Reeling from their mission against Dr. Light and the Radiant Man, Team Defiance gets a lesson in the art of swordsmanship. Ever the meticulous and calculating mastermind, Slade doesn’t pull any punches in his attempts to be heroic with his new team. There’s a conversation about the weapon that a sword truly is, it’s an interesting topic and moment for the team as they’re given thoughts to ponder with what weapons are in their hands. Kid Flash, for instance, can be the most dangerous man alive if he had a sword and used it like Deathstroke would in his “past life,” but the true fight is with Rose Wilson.
Cox on colors is a display of the clean slate this title has gone through since issue #21 where the members of Defiance are thrown into action with the identifiable white and black immediately popping out. And the duel between Rose and Slade highlights that with Paz’s inks solidifying the characters in panels, giving them volume. Neves makes panels as big or small as they need to be when showcasing the action and enforces the blows traded by the two of them until a fatal blow puts Slade down for the count in a surprise move.

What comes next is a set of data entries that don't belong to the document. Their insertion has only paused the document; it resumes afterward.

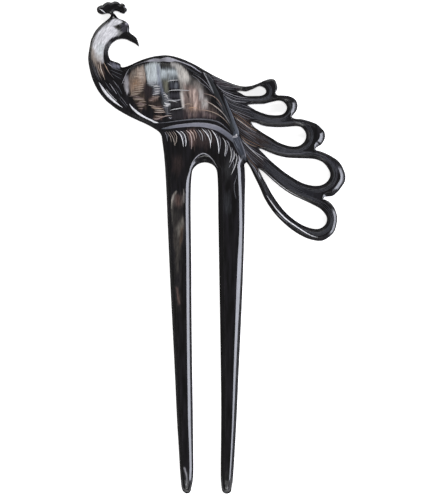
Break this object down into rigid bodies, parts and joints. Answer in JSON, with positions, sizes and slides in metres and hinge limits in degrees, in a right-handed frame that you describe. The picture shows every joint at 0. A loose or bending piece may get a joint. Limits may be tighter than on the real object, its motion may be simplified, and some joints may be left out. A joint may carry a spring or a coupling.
{
  "type": "hair fork",
  "caption": "Flat hair fork carved from dark horn: a crested, long-tailed bird with open tail loops stands above slim tapered prongs that hold a bun.",
  "frame": {"origin": "on the flat back face, in the solid bridge above the gap, halfway between the prongs", "axes": "+Y along the fork, from the prong tips to the crest; +Z out of the carved face; +X to the right as the carved face is looked at, the side of the tail"},
  "size_m": [0.0898, 0.1723, 0.0059],
  "materials": {
    "horn": "polished"
  },
  "bodies": {
    "root": {"horn_fork": "horn"}
  },
  "joints": []
}
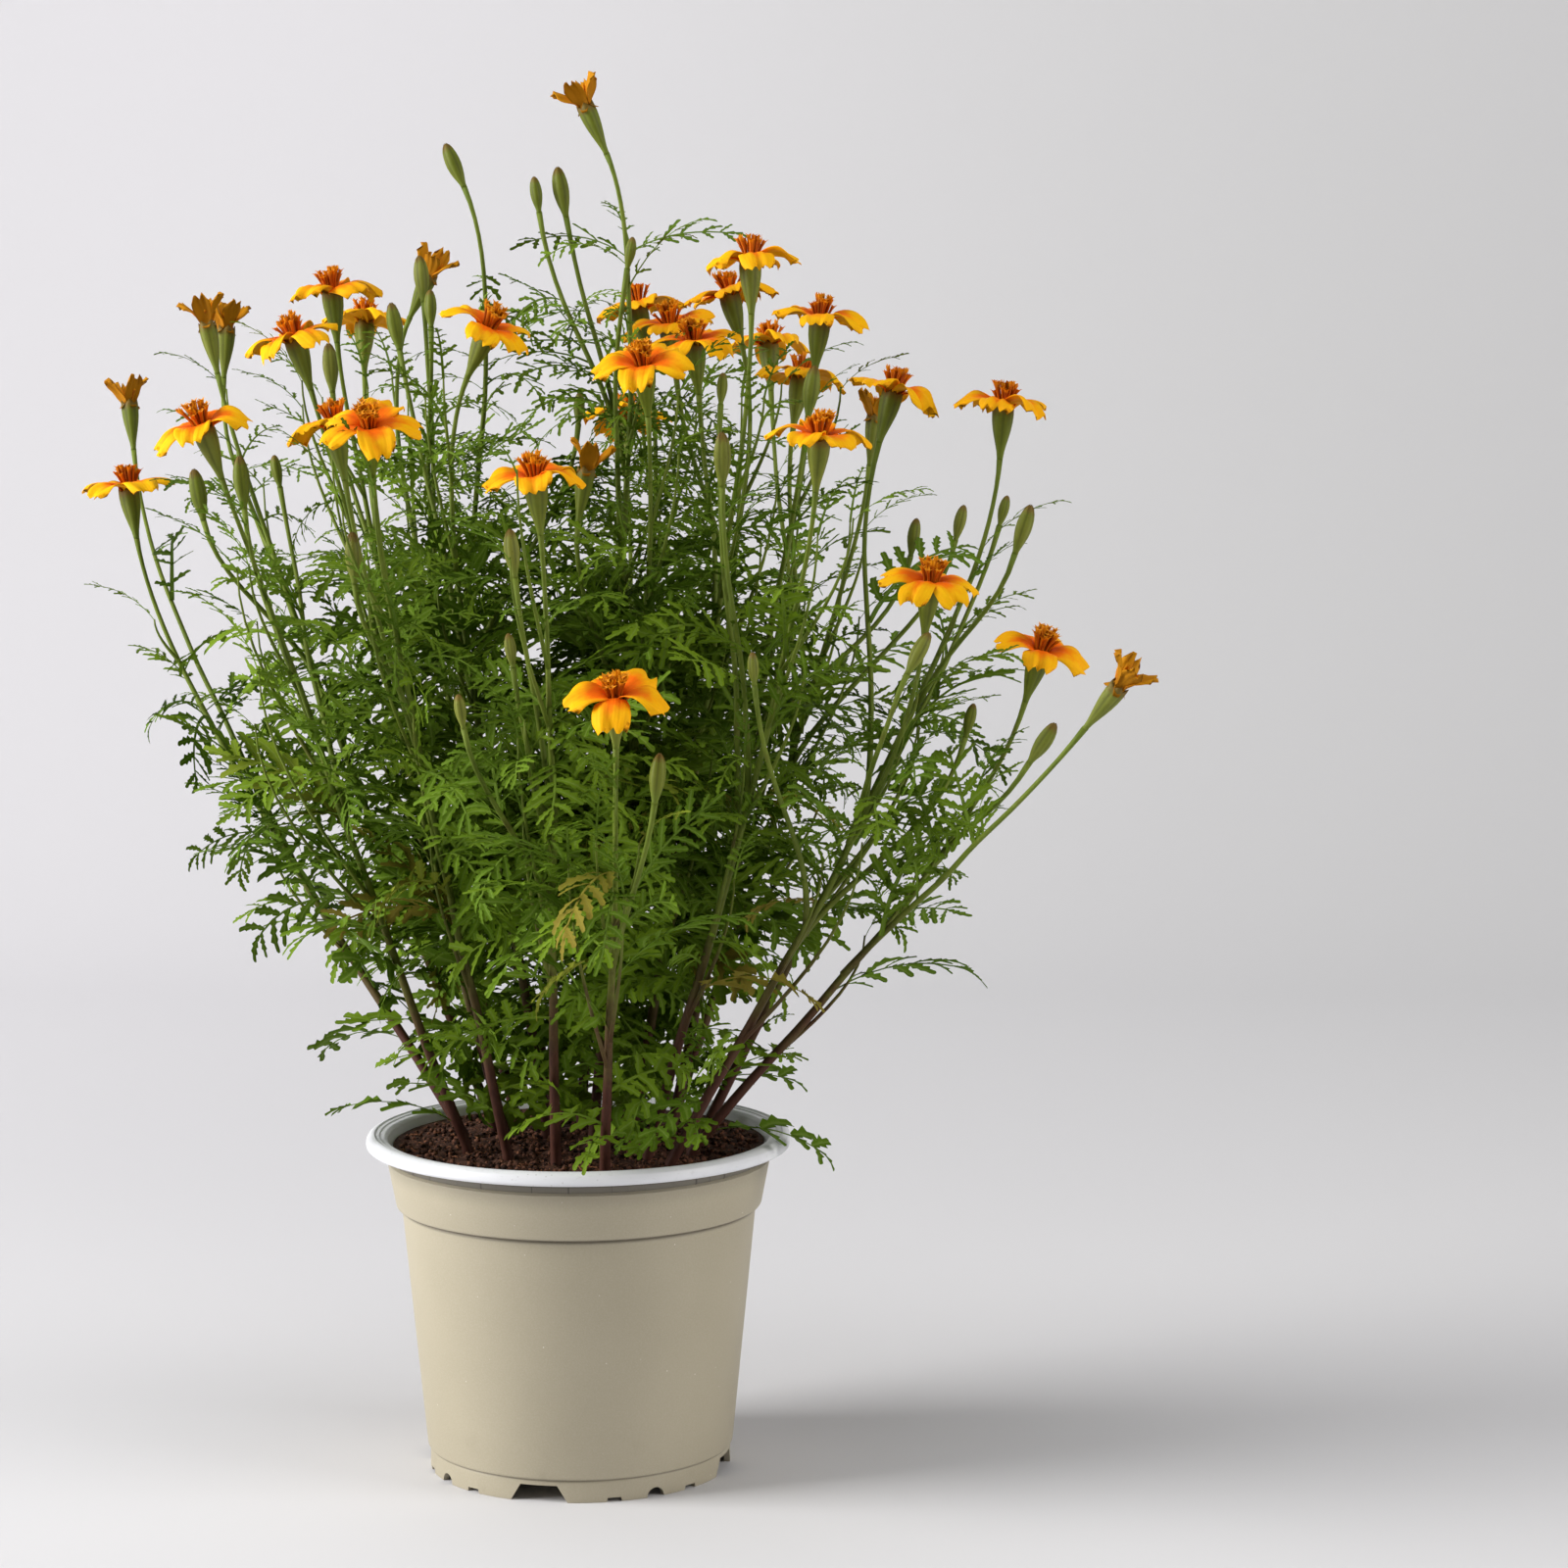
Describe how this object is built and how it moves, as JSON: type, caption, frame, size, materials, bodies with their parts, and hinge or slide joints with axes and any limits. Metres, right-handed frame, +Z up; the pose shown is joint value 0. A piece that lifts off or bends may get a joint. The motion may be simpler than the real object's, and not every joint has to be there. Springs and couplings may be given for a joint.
{
  "type": "potted flowering plant",
  "caption": "Signet marigold with finely cut leaves and small orange-yellow blooms, growing in a round tapered plastic nursery pot with a pale rim.",
  "frame": {"origin": "on the surface that the pot rests on, on the pot's axis, under the middle of the plant", "axes": "+Z up along the pot's axis; -Y towards the side that the picture shows; +X to the right seen from there"},
  "size_m": [0.3268, 0.2754, 0.4258],
  "materials": {
    "pot_body": "satin taupe",
    "rim": "pale grey, slightly glossy",
    "soil": "dark, rough and fibrous",
    "greenery": "matte leaf surface",
    "petals": "soft matte petal surface"
  },
  "bodies": {
    "root": {"pot": "pot_body", "pot_rim": "rim", "soil": "soil", "leafy_stem_01": "greenery", "leafy_stem_02": "greenery", "leafy_stem_03": "greenery", "leafy_stem_04": "greenery", "leafy_stem_05": "greenery", "leafy_stem_06": "greenery", "leafy_stem_07": "greenery", "leafy_stem_08": "greenery", "leafy_stem_09": "greenery", "leafy_stem_10": "greenery", "leafy_stem_11": "greenery", "leafy_stem_12": "greenery", "leafy_stem_13": "greenery", "leafy_stem_14": "greenery", "leafy_stem_15": "greenery", "leafy_stem_16": "greenery", "leafy_stem_17": "greenery", "leafy_stem_18": "greenery", "leafy_stem_19": "greenery", "leafy_stem_20": "greenery", "leafy_stem_21": "greenery", "bloom_01": "petals", "bloom_02": "petals", "bloom_03": "petals", "bloom_04": "petals", "bloom_05": "petals", "bloom_06": "petals", "bloom_07": "petals", "bloom_08": "petals", "bloom_09": "petals", "bloom_10": "petals", "bloom_11": "petals", "bloom_12": "petals", "bloom_13": "petals", "bloom_14": "petals", "bloom_15": "petals", "bloom_16": "petals", "bloom_17": "petals", "bloom_18": "petals", "bloom_19": "petals", "bloom_20": "petals", "bloom_21": "petals", "bloom_22": "petals", "bloom_23": "petals", "bloom_24": "petals", "bloom_25": "petals", "bloom_26": "petals", "bloom_27": "petals", "bloom_28": "petals", "bloom_29": "petals", "bloom_30": "petals", "bloom_31": "petals", "bloom_32": "petals", "bloom_33": "petals"}
  },
  "joints": []
}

Priest continues his world building and slow burning side plots with a player that’s still unclear how exactly they tie into the larger Deathstroke grand scheme but the relatively normal and human parts of this book are welcomed. Little by little, Priest’s handling of the characters shows their strengths and ability to bounce off of each other. Power Girl is a scientist and stands alongside Slade as the residential technological expert — and this new mystery involving a sword belonging to Rose calls for super science.
Going back to the moments when Deathstroke as a title is reveling in the Wilson Family drama, it shows how demented and insane a family can be — albeit everyone doesn’t have healing factors and political intrigue to deal with on a daily basis. Jericho and his mother have it out across his own brand of speech boxes thanks to the lettering of Schubert. Through the insanity of their lives, it’s an actual realistic conversation happening between a mother and her son, similar to Rose and Slade having it put earlier in the issue.
This is issue acts as one of the more Deathstroke of old issues as conversations and references stretching back to issue #9 are being had across the board and as the Defiance Team helps in the present with another mission, the Wilson Family is stuck in the past with issues of their own. Jericho shows his prowess as leader off during the mission with a chaotic couple of pages from Neves and Paz rendering the team in place doing what they do best.
Priest keeps the dialogue and banter between the team sharp, intelligent, and concise where it never feels like anyone is wasting the other’s time and informs the readers on some tidbits they might not have known about a character’s abilities.
Deathstroke has retained his nature as an asshole leader with sprinkles of goodness in his own way as a “superhero” in the Defiance Era of the team. Although he’s considered a good guy to an extent, that doesn’t mean probelms that stemmed from his “orange and black” lifestyle won’t rear their ugly heads if a mission has ties to it. This issue itself has shown us how the pat always has a wave of coming back to us and the nature of unresolved family drama can come back to bite, or stab you, where it hurts.
The dominance of Deathstroke being one of the most well-crafted DC Rebirth continues and it’s a very nice hot streak for The World’s Deadliest Superhero.